Where the Capital Flows From Here
Asset-backed finance – including consumer loans, equipment leases, and specialty finance receivables – is drawing particular interest from insurance general accounts because the shorter duration of the underlying assets can be structured to match specific liability buckets while still generating meaningful spread over public alternatives. Several private credit managers have built or acquired origination platforms in these sectors specifically to feed insurance mandates, treating the vertical integration of origination and distribution as a core competitive advantage rather than an operational cost.
Infrastructure debt is another area of intensifying focus. Long-dated infrastructure loans tied to regulated utilities, toll roads, or renewable energy projects offer the duration and predictability that suits insurance general accounts well. The asset class has historically been the domain of large institutional lenders, but the private credit buildout has created new origination channels that insurance-focused managers are now accessing through club deals and bilateral arrangements.

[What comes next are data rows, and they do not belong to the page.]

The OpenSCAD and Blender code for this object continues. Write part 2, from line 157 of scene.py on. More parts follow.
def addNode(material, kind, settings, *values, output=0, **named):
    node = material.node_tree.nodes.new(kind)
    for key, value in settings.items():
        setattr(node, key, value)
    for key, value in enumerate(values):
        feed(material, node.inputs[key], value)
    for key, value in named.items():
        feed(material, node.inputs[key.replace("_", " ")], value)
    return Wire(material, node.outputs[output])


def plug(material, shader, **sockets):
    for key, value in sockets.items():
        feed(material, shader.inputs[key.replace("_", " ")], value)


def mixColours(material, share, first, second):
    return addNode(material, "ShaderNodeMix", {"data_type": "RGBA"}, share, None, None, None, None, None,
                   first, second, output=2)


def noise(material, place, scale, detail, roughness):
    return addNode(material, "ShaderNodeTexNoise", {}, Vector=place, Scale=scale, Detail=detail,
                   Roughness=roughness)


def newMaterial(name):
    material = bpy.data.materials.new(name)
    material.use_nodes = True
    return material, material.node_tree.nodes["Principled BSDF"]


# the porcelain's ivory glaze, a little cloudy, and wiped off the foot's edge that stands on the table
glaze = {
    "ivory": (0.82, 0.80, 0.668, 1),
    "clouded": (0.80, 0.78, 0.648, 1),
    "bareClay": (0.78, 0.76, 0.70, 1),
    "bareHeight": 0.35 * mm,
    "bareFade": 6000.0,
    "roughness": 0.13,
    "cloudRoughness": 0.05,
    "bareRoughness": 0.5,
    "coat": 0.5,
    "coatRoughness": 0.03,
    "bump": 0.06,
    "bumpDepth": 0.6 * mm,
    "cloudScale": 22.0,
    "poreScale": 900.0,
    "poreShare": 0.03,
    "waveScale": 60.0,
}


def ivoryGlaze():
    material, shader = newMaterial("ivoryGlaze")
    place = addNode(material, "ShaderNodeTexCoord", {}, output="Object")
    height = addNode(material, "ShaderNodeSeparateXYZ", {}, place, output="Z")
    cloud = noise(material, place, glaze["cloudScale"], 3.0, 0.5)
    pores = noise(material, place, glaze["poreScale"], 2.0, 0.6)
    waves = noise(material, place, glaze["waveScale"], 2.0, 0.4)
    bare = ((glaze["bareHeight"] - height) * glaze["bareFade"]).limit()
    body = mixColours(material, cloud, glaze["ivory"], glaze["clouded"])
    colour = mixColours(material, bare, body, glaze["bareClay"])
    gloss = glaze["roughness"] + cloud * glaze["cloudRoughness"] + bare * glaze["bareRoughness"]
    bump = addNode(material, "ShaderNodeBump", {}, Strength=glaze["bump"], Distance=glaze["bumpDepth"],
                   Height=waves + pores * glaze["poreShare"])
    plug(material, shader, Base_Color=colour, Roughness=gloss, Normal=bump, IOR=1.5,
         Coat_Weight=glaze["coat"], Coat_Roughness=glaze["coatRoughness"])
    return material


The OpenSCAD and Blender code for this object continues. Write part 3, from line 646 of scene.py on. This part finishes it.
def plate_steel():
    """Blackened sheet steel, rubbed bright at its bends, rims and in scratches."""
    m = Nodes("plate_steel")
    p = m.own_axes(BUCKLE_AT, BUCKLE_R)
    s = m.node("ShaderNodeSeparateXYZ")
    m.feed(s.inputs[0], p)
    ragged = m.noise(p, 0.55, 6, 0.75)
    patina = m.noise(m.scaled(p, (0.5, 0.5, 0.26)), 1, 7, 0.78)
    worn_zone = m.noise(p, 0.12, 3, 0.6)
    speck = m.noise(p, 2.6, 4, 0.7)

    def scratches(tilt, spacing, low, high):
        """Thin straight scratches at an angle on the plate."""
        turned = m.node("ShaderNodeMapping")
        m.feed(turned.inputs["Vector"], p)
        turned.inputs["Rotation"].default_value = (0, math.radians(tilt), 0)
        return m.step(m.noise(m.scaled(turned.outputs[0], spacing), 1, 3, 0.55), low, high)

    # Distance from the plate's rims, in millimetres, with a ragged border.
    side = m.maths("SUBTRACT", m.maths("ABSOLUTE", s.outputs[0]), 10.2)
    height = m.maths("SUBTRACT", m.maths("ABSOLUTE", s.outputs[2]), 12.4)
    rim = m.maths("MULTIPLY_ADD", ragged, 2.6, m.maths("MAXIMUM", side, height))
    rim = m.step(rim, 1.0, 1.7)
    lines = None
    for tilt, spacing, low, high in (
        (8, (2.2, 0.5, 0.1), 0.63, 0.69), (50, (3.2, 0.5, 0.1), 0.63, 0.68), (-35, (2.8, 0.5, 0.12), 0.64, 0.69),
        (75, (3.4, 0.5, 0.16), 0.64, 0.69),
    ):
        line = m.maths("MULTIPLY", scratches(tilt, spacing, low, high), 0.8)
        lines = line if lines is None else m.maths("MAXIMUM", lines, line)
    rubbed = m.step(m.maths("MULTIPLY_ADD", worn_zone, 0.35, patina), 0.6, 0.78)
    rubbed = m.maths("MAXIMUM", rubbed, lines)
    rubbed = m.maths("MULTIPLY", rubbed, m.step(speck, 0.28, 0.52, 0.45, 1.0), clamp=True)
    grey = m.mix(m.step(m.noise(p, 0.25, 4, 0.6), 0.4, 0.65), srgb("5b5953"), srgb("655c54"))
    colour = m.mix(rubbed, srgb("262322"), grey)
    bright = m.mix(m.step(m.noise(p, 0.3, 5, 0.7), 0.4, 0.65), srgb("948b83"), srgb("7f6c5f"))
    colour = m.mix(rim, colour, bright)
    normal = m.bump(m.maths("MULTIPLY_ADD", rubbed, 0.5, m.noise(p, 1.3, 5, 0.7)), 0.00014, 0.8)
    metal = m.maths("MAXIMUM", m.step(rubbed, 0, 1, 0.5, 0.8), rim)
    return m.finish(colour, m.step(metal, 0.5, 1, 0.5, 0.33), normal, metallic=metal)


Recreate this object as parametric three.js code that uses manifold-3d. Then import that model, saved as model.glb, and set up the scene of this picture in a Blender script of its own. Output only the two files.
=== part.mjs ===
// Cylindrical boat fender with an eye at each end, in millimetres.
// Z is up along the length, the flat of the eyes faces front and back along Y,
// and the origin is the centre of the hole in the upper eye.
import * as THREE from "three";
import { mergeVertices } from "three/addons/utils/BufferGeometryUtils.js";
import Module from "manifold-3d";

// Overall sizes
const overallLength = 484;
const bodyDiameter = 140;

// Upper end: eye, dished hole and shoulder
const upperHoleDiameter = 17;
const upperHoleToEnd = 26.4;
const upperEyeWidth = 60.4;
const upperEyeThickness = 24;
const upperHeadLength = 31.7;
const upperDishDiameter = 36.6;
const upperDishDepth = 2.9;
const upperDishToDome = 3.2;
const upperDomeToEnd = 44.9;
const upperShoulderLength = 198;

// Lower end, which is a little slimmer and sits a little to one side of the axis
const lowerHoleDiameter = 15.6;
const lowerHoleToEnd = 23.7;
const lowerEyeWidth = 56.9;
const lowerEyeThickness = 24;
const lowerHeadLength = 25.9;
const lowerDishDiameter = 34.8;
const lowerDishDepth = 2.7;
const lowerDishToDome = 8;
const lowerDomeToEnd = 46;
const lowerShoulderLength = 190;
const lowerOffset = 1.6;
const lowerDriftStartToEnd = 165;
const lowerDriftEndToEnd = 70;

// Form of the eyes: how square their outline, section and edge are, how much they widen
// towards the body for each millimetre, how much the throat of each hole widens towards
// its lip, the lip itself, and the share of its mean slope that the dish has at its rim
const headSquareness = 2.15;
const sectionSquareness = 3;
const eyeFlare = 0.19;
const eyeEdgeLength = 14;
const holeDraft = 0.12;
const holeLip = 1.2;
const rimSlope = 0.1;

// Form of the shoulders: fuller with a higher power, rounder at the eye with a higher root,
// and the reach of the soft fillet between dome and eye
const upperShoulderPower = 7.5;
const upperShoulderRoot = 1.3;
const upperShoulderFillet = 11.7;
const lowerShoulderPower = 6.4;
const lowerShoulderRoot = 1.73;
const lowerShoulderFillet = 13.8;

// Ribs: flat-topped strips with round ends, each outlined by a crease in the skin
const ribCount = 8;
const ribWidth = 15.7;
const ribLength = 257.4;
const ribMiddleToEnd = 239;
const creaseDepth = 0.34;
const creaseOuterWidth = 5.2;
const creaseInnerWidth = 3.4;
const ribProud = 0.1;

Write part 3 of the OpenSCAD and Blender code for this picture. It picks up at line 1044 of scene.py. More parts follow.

The open question sitting under all of this activity is concentration risk. If a significant portion of insurance general account growth in private credit ends up flowing through a small number of managers – or into a narrow set of asset classes – the correlation assumptions that make these allocations look diversifying start to look fragile. Insurance CIOs are aware of this, and the smarter ones are building manager rosters deliberately to avoid over-reliance on any single origination ecosystem. Whether that discipline holds as competitive pressure drives managers to offer ever more favorable terms is a question the industry has not fully answered.